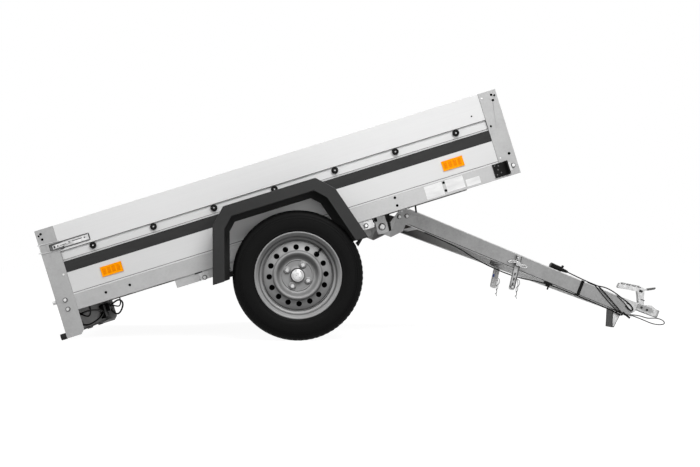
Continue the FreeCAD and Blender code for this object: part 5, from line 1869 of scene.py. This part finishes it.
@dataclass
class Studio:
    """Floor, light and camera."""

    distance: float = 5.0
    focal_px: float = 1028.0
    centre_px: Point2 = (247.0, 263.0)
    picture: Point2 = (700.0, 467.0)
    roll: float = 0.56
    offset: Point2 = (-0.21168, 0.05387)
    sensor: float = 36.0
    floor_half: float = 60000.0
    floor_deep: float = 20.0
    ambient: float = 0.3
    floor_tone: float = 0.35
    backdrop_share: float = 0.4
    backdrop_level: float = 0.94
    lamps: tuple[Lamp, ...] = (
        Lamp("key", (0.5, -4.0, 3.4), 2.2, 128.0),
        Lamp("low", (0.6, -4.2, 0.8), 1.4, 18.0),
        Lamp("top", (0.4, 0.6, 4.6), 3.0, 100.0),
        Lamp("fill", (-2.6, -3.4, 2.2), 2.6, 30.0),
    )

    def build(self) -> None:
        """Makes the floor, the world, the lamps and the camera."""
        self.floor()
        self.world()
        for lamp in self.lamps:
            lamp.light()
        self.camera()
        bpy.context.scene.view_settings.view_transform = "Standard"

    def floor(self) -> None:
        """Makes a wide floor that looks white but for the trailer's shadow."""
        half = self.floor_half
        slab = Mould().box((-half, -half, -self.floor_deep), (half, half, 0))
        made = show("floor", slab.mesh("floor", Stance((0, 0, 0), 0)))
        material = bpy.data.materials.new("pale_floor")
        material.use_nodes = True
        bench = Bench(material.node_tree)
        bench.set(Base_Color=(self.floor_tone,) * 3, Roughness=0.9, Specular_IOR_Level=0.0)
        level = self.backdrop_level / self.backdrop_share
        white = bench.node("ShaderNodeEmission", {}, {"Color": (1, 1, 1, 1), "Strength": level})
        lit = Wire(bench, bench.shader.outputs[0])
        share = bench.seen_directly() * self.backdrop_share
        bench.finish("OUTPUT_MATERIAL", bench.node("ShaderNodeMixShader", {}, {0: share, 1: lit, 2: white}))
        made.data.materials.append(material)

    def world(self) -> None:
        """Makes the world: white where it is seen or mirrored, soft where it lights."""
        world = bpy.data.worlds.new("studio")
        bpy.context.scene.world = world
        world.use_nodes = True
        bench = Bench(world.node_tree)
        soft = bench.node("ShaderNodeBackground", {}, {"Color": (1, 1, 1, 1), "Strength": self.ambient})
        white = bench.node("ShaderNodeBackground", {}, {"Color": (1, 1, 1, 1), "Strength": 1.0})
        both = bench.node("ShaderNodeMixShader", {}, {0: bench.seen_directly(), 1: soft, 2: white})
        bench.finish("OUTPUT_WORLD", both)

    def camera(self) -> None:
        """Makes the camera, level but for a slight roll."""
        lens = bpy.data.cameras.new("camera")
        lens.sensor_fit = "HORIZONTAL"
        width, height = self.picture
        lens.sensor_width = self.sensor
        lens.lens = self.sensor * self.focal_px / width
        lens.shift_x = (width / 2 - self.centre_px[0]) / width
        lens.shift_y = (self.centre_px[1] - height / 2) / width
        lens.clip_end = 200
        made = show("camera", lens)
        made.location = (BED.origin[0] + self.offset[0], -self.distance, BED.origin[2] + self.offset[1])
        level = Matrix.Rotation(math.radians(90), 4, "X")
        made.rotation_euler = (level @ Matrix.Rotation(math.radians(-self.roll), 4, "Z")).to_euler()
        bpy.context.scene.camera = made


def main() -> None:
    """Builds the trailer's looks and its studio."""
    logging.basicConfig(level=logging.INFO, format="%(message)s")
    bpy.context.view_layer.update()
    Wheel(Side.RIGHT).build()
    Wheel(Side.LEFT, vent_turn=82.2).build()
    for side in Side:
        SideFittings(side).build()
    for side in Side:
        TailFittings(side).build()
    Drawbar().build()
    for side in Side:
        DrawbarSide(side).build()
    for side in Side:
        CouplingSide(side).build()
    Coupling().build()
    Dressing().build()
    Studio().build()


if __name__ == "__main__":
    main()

-------

**PROBLEM TO WORK ON:** From the first line to the last, please quote the material above exactly.

**EXPECTED OUTPUT:**
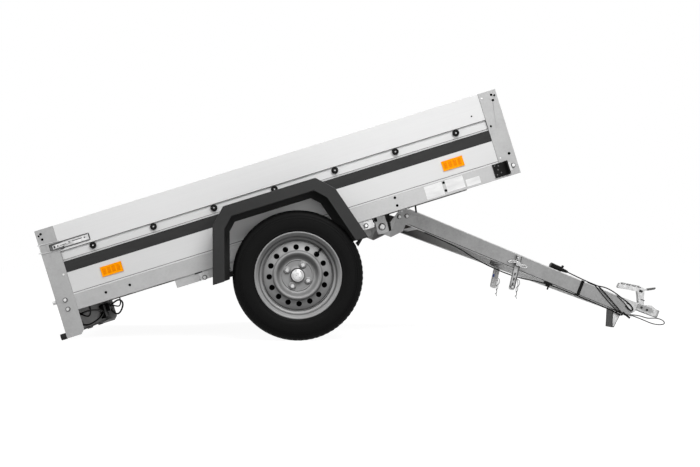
Continue the FreeCAD and Blender code for this object: part 5, from line 1869 of scene.py. This part finishes it.
@dataclass
class Studio:
    """Floor, light and camera."""

    distance: float = 5.0
    focal_px: float = 1028.0
    centre_px: Point2 = (247.0, 263.0)
    picture: Point2 = (700.0, 467.0)
    roll: float = 0.56
    offset: Point2 = (-0.21168, 0.05387)
    sensor: float = 36.0
    floor_half: float = 60000.0
    floor_deep: float = 20.0
    ambient: float = 0.3
    floor_tone: float = 0.35
    backdrop_share: float = 0.4
    backdrop_level: float = 0.94
    lamps: tuple[Lamp, ...] = (
        Lamp("key", (0.5, -4.0, 3.4), 2.2, 128.0),
        Lamp("low", (0.6, -4.2, 0.8), 1.4, 18.0),
        Lamp("top", (0.4, 0.6, 4.6), 3.0, 100.0),
        Lamp("fill", (-2.6, -3.4, 2.2), 2.6, 30.0),
    )

    def build(self) -> None:
        """Makes the floor, the world, the lamps and the camera."""
        self.floor()
        self.world()
        for lamp in self.lamps:
            lamp.light()
        self.camera()
        bpy.context.scene.view_settings.view_transform = "Standard"

    def floor(self) -> None:
        """Makes a wide floor that looks white but for the trailer's shadow."""
        half = self.floor_half
        slab = Mould().box((-half, -half, -self.floor_deep), (half, half, 0))
        made = show("floor", slab.mesh("floor", Stance((0, 0, 0), 0)))
        material = bpy.data.materials.new("pale_floor")
        material.use_nodes = True
        bench = Bench(material.node_tree)
        bench.set(Base_Color=(self.floor_tone,) * 3, Roughness=0.9, Specular_IOR_Level=0.0)
        level = self.backdrop_level / self.backdrop_share
        white = bench.node("ShaderNodeEmission", {}, {"Color": (1, 1, 1, 1), "Strength": level})
        lit = Wire(bench, bench.shader.outputs[0])
        share = bench.seen_directly() * self.backdrop_share
        bench.finish("OUTPUT_MATERIAL", bench.node("ShaderNodeMixShader", {}, {0: share, 1: lit, 2: white}))
        made.data.materials.append(material)

    def world(self) -> None:
        """Makes the world: white where it is seen or mirrored, soft where it lights."""
        world = bpy.data.worlds.new("studio")
        bpy.context.scene.world = world
        world.use_nodes = True
        bench = Bench(world.node_tree)
        soft = bench.node("ShaderNodeBackground", {}, {"Color": (1, 1, 1, 1), "Strength": self.ambient})
        white = bench.node("ShaderNodeBackground", {}, {"Color": (1, 1, 1, 1), "Strength": 1.0})
        both = bench.node("ShaderNodeMixShader", {}, {0: bench.seen_directly(), 1: soft, 2: white})
        bench.finish("OUTPUT_WORLD", both)

    def camera(self) -> None:
        """Makes the camera, level but for a slight roll."""
        lens = bpy.data.cameras.new("camera")
        lens.sensor_fit = "HORIZONTAL"
        width, height = self.picture
        lens.sensor_width = self.sensor
        lens.lens = self.sensor * self.focal_px / width
        lens.shift_x = (width / 2 - self.centre_px[0]) / width
        lens.shift_y = (self.centre_px[1] - height / 2) / width
        lens.clip_end = 200
        made = show("camera", lens)
        made.location = (BED.origin[0] + self.offset[0], -self.distance, BED.origin[2] + self.offset[1])
        level = Matrix.Rotation(math.radians(90), 4, "X")
        made.rotation_euler = (level @ Matrix.Rotation(math.radians(-self.roll), 4, "Z")).to_euler()
        bpy.context.scene.camera = made


def main() -> None:
    """Builds the trailer's looks and its studio."""
    logging.basicConfig(level=logging.INFO, format="%(message)s")
    bpy.context.view_layer.update()
    Wheel(Side.RIGHT).build()
    Wheel(Side.LEFT, vent_turn=82.2).build()
    for side in Side:
        SideFittings(side).build()
    for side in Side:
        TailFittings(side).build()
    Drawbar().build()
    for side in Side:
        DrawbarSide(side).build()
    for side in Side:
        CouplingSide(side).build()
    Coupling().build()
    Dressing().build()
    Studio().build()


if __name__ == "__main__":
    main()